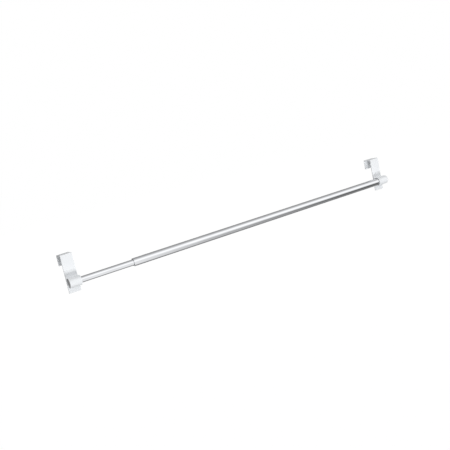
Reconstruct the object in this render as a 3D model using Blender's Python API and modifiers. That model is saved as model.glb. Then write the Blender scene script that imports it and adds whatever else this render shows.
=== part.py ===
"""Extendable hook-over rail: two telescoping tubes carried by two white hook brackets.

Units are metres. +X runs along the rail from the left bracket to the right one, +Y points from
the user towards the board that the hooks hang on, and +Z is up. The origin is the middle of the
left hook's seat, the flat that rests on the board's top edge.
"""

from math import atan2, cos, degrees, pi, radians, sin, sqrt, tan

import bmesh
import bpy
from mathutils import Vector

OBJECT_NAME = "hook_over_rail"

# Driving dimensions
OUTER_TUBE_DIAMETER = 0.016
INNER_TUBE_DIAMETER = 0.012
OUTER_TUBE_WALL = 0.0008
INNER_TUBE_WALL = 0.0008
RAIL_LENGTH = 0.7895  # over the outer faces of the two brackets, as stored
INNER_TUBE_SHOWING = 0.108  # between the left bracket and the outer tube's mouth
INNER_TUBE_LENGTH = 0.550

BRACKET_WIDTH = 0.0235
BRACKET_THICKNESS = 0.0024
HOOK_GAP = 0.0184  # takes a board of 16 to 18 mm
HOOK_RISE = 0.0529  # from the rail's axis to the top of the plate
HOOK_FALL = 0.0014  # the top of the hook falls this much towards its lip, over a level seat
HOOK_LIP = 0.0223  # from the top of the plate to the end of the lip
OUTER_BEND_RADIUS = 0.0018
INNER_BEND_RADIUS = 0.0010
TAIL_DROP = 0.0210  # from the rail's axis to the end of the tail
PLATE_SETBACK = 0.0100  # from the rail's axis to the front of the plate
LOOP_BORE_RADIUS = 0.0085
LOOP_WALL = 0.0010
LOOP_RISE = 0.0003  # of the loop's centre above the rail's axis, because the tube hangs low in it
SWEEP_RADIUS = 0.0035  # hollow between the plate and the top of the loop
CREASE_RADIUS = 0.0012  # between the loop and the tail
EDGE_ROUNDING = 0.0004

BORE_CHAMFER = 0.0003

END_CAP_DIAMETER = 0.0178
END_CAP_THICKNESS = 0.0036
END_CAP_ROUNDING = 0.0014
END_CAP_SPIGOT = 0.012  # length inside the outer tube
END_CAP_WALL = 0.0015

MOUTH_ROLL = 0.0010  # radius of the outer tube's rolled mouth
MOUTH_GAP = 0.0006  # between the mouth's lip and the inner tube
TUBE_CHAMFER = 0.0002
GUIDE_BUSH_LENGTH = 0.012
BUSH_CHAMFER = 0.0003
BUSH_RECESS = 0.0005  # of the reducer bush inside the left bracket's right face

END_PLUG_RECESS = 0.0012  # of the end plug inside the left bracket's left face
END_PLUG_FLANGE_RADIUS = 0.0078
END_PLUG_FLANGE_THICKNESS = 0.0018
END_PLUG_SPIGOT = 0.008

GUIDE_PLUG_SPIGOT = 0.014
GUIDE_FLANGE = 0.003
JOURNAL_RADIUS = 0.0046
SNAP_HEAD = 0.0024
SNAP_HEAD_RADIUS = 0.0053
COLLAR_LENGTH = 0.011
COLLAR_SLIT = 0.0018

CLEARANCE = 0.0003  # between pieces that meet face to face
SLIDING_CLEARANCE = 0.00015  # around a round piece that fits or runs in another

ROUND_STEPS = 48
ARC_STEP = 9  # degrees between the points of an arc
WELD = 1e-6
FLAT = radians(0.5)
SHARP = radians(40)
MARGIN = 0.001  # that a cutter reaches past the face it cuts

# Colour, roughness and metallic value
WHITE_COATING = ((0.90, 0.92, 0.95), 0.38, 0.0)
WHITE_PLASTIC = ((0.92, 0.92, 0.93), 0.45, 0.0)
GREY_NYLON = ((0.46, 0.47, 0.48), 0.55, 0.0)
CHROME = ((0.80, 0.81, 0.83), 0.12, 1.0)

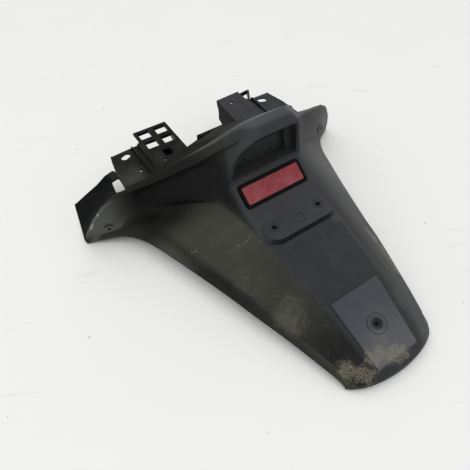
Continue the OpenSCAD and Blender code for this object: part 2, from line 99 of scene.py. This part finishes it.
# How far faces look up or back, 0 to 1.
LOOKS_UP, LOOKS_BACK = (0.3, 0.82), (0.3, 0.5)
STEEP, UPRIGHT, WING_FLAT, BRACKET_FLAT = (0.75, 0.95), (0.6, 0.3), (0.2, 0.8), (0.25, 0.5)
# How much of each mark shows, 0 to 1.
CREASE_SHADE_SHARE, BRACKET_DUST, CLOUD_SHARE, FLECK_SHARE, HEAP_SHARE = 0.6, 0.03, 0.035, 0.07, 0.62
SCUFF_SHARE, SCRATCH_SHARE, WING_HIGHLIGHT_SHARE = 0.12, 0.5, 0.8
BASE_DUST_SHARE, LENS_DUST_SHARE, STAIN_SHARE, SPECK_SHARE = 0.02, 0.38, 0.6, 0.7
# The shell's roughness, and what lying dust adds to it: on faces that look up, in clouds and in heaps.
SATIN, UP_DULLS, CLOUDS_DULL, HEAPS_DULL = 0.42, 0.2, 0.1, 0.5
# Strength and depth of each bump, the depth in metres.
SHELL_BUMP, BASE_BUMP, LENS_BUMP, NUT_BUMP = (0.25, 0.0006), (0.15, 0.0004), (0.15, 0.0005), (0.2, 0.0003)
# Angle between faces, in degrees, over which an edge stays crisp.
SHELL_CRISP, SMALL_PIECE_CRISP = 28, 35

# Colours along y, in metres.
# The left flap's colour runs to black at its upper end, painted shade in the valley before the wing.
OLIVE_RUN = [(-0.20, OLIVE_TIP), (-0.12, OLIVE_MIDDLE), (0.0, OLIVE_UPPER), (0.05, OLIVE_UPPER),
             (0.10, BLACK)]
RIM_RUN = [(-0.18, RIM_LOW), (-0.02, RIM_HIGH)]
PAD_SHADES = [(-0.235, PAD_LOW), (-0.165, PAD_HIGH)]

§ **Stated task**
Set down, exactly and in full, the lines from the one containing "Continue the OpenSCAD" through the end of the entries; no other line belongs.

§ **Result for this exercise**
Continue the OpenSCAD and Blender code for this object: part 2, from line 99 of scene.py. This part finishes it.
# How far faces look up or back, 0 to 1.
LOOKS_UP, LOOKS_BACK = (0.3, 0.82), (0.3, 0.5)
STEEP, UPRIGHT, WING_FLAT, BRACKET_FLAT = (0.75, 0.95), (0.6, 0.3), (0.2, 0.8), (0.25, 0.5)
# How much of each mark shows, 0 to 1.
CREASE_SHADE_SHARE, BRACKET_DUST, CLOUD_SHARE, FLECK_SHARE, HEAP_SHARE = 0.6, 0.03, 0.035, 0.07, 0.62
SCUFF_SHARE, SCRATCH_SHARE, WING_HIGHLIGHT_SHARE = 0.12, 0.5, 0.8
BASE_DUST_SHARE, LENS_DUST_SHARE, STAIN_SHARE, SPECK_SHARE = 0.02, 0.38, 0.6, 0.7
# The shell's roughness, and what lying dust adds to it: on faces that look up, in clouds and in heaps.
SATIN, UP_DULLS, CLOUDS_DULL, HEAPS_DULL = 0.42, 0.2, 0.1, 0.5
# Strength and depth of each bump, the depth in metres.
SHELL_BUMP, BASE_BUMP, LENS_BUMP, NUT_BUMP = (0.25, 0.0006), (0.15, 0.0004), (0.15, 0.0005), (0.2, 0.0003)
# Angle between faces, in degrees, over which an edge stays crisp.
SHELL_CRISP, SMALL_PIECE_CRISP = 28, 35

# Colours along y, in metres.
# The left flap's colour runs to black at its upper end, painted shade in the valley before the wing.
OLIVE_RUN = [(-0.20, OLIVE_TIP), (-0.12, OLIVE_MIDDLE), (0.0, OLIVE_UPPER), (0.05, OLIVE_UPPER),
             (0.10, BLACK)]
RIM_RUN = [(-0.18, RIM_LOW), (-0.02, RIM_HIGH)]
PAD_SHADES = [(-0.235, PAD_LOW), (-0.165, PAD_HIGH)]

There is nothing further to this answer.